Every new year Mother visits the I Ching Teller of Fate. This year he predicts our lives will twist inside out… The war is coming closer to home.
A young girl escapes the war in Vietnam in Thanhha Lai’s National Book Award finalist Inside Out & Back Again. Written in verse, Lai’s poetry follows the escape of a young Vietnamese girl, Hà, from her war-torn homeland to her new home in Alabama.
Lai offers poetic images of the conditions on the escape boat, the rescue by the Americans, the stopover in Guam – poignantly told by a little girl, who is at once angry, afraid, and hopeful as she waits with her family to be sponsored…
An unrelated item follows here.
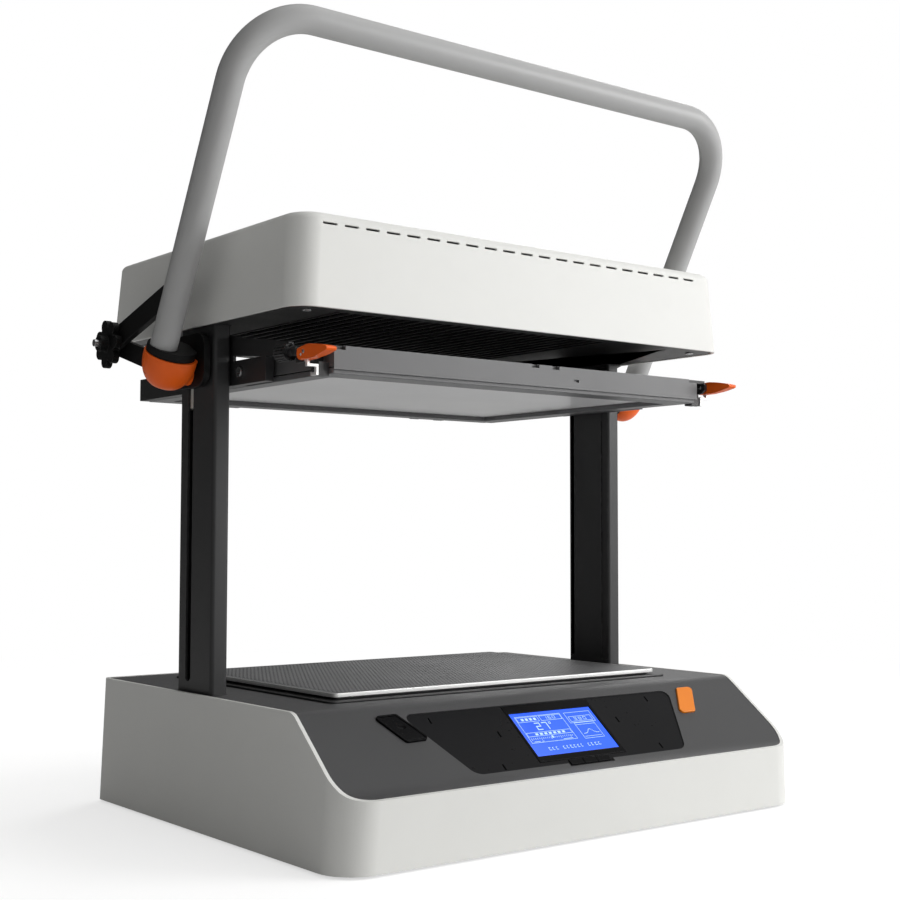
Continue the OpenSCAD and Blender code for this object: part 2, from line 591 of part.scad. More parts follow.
base_shell();
bottom_plate();
rubber_feet();
console_panel();
console_insert();
display_bezel();
display_screen();
console_board();
power_key();
vacuum_key();
vacuum_key_bezel();
menu_key_left();
menu_key_middle();
menu_key_right();
platen_tray();
platen();
platen_rim();
air_duct();
vacuum_motor();
impeller();
control_board();
power_supply();
power_inlet();
column_left();
column_right();
column_brackets();
column_bumpers();
heater_shell();
heater_plate();
heater_guard();
heating_elements();
heater_reflector();
heater_brackets();
heater_screws();
guide_blocks();
carriage_plates();
pivot_pins();
carriage_arms();
carriage_bolts();
lower_frame();
plastic_sheet();
upper_frame();
frame_hinges();
hinge_pins();
latch_catches();
latch_brackets();
latch_spacers();
latch_pins();
latch_lever_left();
latch_lever_right();
latch_hook_left();
latch_hook_right();
handle_tube();
handle_covers();
handle_collars();
brace_upper();
brace_lower();
brace_bolts();
star_knob_left();
star_knob_right();
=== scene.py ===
# Looks for the desktop vacuum forming machine. Metres, same frame as the CAD.
import bpy, bmesh, math, json
from math import sin, cos, tan, radians, pi
from mathutils import Vector, Matrix

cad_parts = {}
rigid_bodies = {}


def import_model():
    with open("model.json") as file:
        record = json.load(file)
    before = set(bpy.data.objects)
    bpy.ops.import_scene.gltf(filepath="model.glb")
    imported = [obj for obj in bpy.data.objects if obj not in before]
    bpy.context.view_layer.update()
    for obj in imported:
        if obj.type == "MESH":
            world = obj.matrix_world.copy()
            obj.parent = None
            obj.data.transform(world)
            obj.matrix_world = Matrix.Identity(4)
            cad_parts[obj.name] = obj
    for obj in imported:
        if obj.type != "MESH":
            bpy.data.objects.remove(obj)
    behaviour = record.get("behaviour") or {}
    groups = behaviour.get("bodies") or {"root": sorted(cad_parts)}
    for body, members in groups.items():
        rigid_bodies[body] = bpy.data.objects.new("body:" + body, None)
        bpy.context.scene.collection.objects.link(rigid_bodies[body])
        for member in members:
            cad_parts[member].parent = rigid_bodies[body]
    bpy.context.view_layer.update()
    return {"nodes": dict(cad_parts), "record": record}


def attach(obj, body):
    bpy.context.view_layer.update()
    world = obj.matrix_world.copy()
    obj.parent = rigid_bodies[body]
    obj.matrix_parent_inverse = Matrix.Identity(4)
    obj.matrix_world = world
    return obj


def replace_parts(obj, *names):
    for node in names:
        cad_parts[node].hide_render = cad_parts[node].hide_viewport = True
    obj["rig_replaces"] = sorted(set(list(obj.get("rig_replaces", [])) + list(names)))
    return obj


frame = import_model()
NODES = frame["nodes"]
MM = 0.001

# ------------------------------------------------------------------ materials
def new_mat(name, base, rough, metallic=0.0, vary=0.06, grain=900.0, bump=0.05, rough_var=0.08,
            specks=0.0, edge_wear_and_rim_highlight=0.0, edge_wear_and_rim_highlight_col=None, coat=0.0, brushed=None, spec=0.5, dirt=0.0,
            scratch=0.0, emission=None, alpha=1.0, transmission=0.0, ior=1.45, dist=0.0004):
    m = bpy.data.materials.new(name)
    m.use_nodes = True
    nt = m.node_tree
    n, l = nt.nodes, nt.links
    b = n["Principled BSDF"]
    b.inputs["Metallic"].default_value = metallic
    b.inputs["Specular IOR Level"].default_value = spec
    b.inputs["IOR"].default_value = ior
    b.inputs["Coat Weight"].default_value = coat
    b.inputs["Coat Roughness"].default_value = 0.12
    b.inputs["Transmission Weight"].default_value = transmission
    b.inputs["Alpha"].default_value = alpha
    tc = n.new("ShaderNodeTexCoord")
    # slow colour variation
    big = n.new("ShaderNodeTexNoise"); big.inputs["Scale"].default_value = 14.0
    big.inputs["Detail"].default_value = 3.0; big.inputs["Roughness"].default_value = 0.5
    l.new(tc.outputs["Object"], big.inputs["Vector"])
    rampc = n.new("ShaderNodeValToRGB")
    rampc.color_ramp.elements[0].position = 0.3; rampc.color_ramp.elements[1].position = 0.7
    lo = [c * (1 - vary) for c in base[:3]]; hi = [min(1, c * (1 + vary)) for c in base[:3]]
    rampc.color_ramp.elements[0].color = (*lo, 1); rampc.color_ramp.elements[1].color = (*hi, 1)
    l.new(big.outputs["Fac"], rampc.inputs["Fac"])
    col = rampc.outputs["Color"]
    # fine grain
    if brushed:
        mp = n.new("ShaderNodeMapping"); mp.inputs["Scale"].default_value = brushed
        l.new(tc.outputs["Object"], mp.inputs["Vector"])
        src = mp.outputs["Vector"]
    else:
        src = tc.outputs["Object"]
    fine = n.new("ShaderNodeTexNoise"); fine.inputs["Scale"].default_value = grain
    fine.inputs["Detail"].default_value = 4.0; fine.inputs["Roughness"].default_value = 0.6
    l.new(src, fine.inputs["Vector"])
    # roughness
    mr = n.new("ShaderNodeMapRange")
    mr.inputs["From Min"].default_value = 0.3; mr.inputs["From Max"].default_value = 0.7
    mr.inputs["To Min"].default_value = max(0.02, rough - rough_var); mr.inputs["To Max"].default_value = min(1, rough + rough_var)
    mixr = n.new("ShaderNodeMath"); mixr.operation = "MULTIPLY_ADD"
    mixr.inputs[1].default_value = 0.5
    l.new(fine.outputs["Fac"], mixr.inputs[0])
    half = n.new("ShaderNodeMath"); half.operation = "MULTIPLY"; half.inputs[1].default_value = 0.5
    l.new(big.outputs["Fac"], half.inputs[0]); l.new(half.outputs[0], mixr.inputs[2])
    l.new(mixr.outputs[0], mr.inputs["Value"])
    l.new(mr.outputs["Result"], b.inputs["Roughness"])
    # specks: tiny lighter dots
    if specks:
        vor = n.new("ShaderNodeTexVoronoi"); vor.inputs["Scale"].default_value = 420.0
        l.new(tc.outputs["Object"], vor.inputs["Vector"])
        st = n.new("ShaderNodeMapRange"); st.inputs["From Min"].default_value = 0.10; st.inputs["From Max"].default_value = 0.16
        st.inputs["To Min"].default_value = specks; st.inputs["To Max"].default_value = 0.0
        l.new(vor.outputs["Distance"], st.inputs["Value"])
        mx = n.new("ShaderNodeMix"); mx.data_type = "RGBA"
        l.new(st.outputs["Result"], mx.inputs["Factor"]); l.new(col, mx.inputs[6])
        mx.inputs[7].default_value = (*[min(1, c * 1.6 + 0.02) for c in base[:3]], 1)
        col = mx.outputs[2]
    # dust and handling marks: darker in a random noise pattern
    if dirt:
        dn = n.new("ShaderNodeTexNoise"); dn.inputs["Scale"].default_value = 55.0; dn.inputs["Detail"].default_value = 6.0
        l.new(tc.outputs["Object"], dn.inputs["Vector"])
        dr = n.new("ShaderNodeMapRange"); dr.inputs["From Min"].default_value = 0.52; dr.inputs["From Max"].default_value = 0.75
        dr.inputs["To Min"].default_value = 0.0; dr.inputs["To Max"].default_value = dirt
        l.new(dn.outputs["Fac"], dr.inputs["Value"])
        mx = n.new("ShaderNodeMix"); mx.data_type = "RGBA"
        l.new(dr.outputs["Result"], mx.inputs["Factor"]); l.new(col, mx.inputs[6])
        mx.inputs[7].default_value = (*[c * 0.72 for c in base[:3]], 1)
        col = mx.outputs[2]
    # edges lightened: edge wear on most materials, and on key_black a painted rim highlight standing in for glossy rim
    # reflections
    if edge_wear_and_rim_highlight:
        bev = n.new("ShaderNodeBevel"); bev.samples = 4; bev.inputs["Radius"].default_value = 0.0009
        geo = n.new("ShaderNodeNewGeometry")
        dot = n.new("ShaderNodeVectorMath"); dot.operation = "DOT_PRODUCT"
        l.new(bev.outputs["Normal"], dot.inputs[0]); l.new(geo.outputs["Normal"], dot.inputs[1])
        er = n.new("ShaderNodeMapRange"); er.inputs["From Min"].default_value = 0.90; er.inputs["From Max"].default_value = 0.999
        er.inputs["To Min"].default_value = 1.0; er.inputs["To Max"].default_value = 0.0
        l.new(dot.outputs["Value"], er.inputs["Value"])
        wn = n.new("ShaderNodeTexNoise"); wn.inputs["Scale"].default_value = 160.0; wn.inputs["Detail"].default_value = 5.0
        l.new(tc.outputs["Object"], wn.inputs["Vector"])
        wr = n.new("ShaderNodeMapRange"); wr.inputs["From Min"].default_value = 0.42; wr.inputs["From Max"].default_value = 0.62
        wr.inputs["To Min"].default_value = 0.0; wr.inputs["To Max"].default_value = edge_wear_and_rim_highlight
        l.new(wn.outputs["Fac"], wr.inputs["Value"])
        mu = n.new("ShaderNodeMath"); mu.operation = "MULTIPLY"
        l.new(er.outputs["Result"], mu.inputs[0]); l.new(wr.outputs["Result"], mu.inputs[1])
        mx = n.new("ShaderNodeMix"); mx.data_type = "RGBA"
        l.new(mu.outputs[0], mx.inputs["Factor"]); l.new(col, mx.inputs[6])
        wc = edge_wear_and_rim_highlight_col or [min(1, c * 1.7 + 0.05) for c in base[:3]]
        mx.inputs[7].default_value = (*wc, 1)
        col = mx.outputs[2]
    l.new(col, b.inputs["Base Color"])
    # bump: grain, plus fine scratches
    bp = n.new("ShaderNodeBump"); bp.inputs["Strength"].default_value = bump; bp.inputs["Distance"].default_value = dist
    l.new(fine.outputs["Fac"], bp.inputs["Height"])
    last = bp
    if scratch:
        ms = n.new("ShaderNodeMapping"); ms.inputs["Scale"].default_value = (30, 900, 300); ms.inputs["Rotation"].default_value = (0.2, 0.1, 0.7)
        l.new(tc.outputs["Object"], ms.inputs["Vector"])
        sn = n.new("ShaderNodeTexNoise"); sn.inputs["Scale"].default_value = 1.2; sn.inputs["Detail"].default_value = 2.0
        l.new(ms.outputs["Vector"], sn.inputs["Vector"])
        b2 = n.new("ShaderNodeBump"); b2.inputs["Strength"].default_value = scratch; b2.inputs["Distance"].default_value = 0.0002
        l.new(sn.outputs["Fac"], b2.inputs["Height"]); l.new(last.outputs["Normal"], b2.inputs["Normal"])
        last = b2
    l.new(last.outputs["Normal"], b.inputs["Normal"])
    if emission:
        b.inputs["Emission Color"].default_value = (*emission[:3], 1)
        b.inputs["Emission Strength"].default_value = emission[3]
    return m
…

“We wait and wait, but Mother says a possible widow, three boys, and a pouty girl make too huge a family by American standards.”
Hà struggles to acclimate to new surroundings in Alabama with a new language, reciting the rules as she learns verbs and endings – “so this is what dumb feels like” – nothing to the humiliation of being put on display at church by their sponsors.
“No one would believe me..but at times..I would choose..wartime in Saigon..over..peacetime in Alabama.”
Over a year, Hà and her mother become more assertive, determined to not just survive but to reclaim their lives. Lai’s poetry gives a sharp, focused image to their struggle, as told by an angry fourth-grader, and clearly offers insight into the daily challenges of starting over.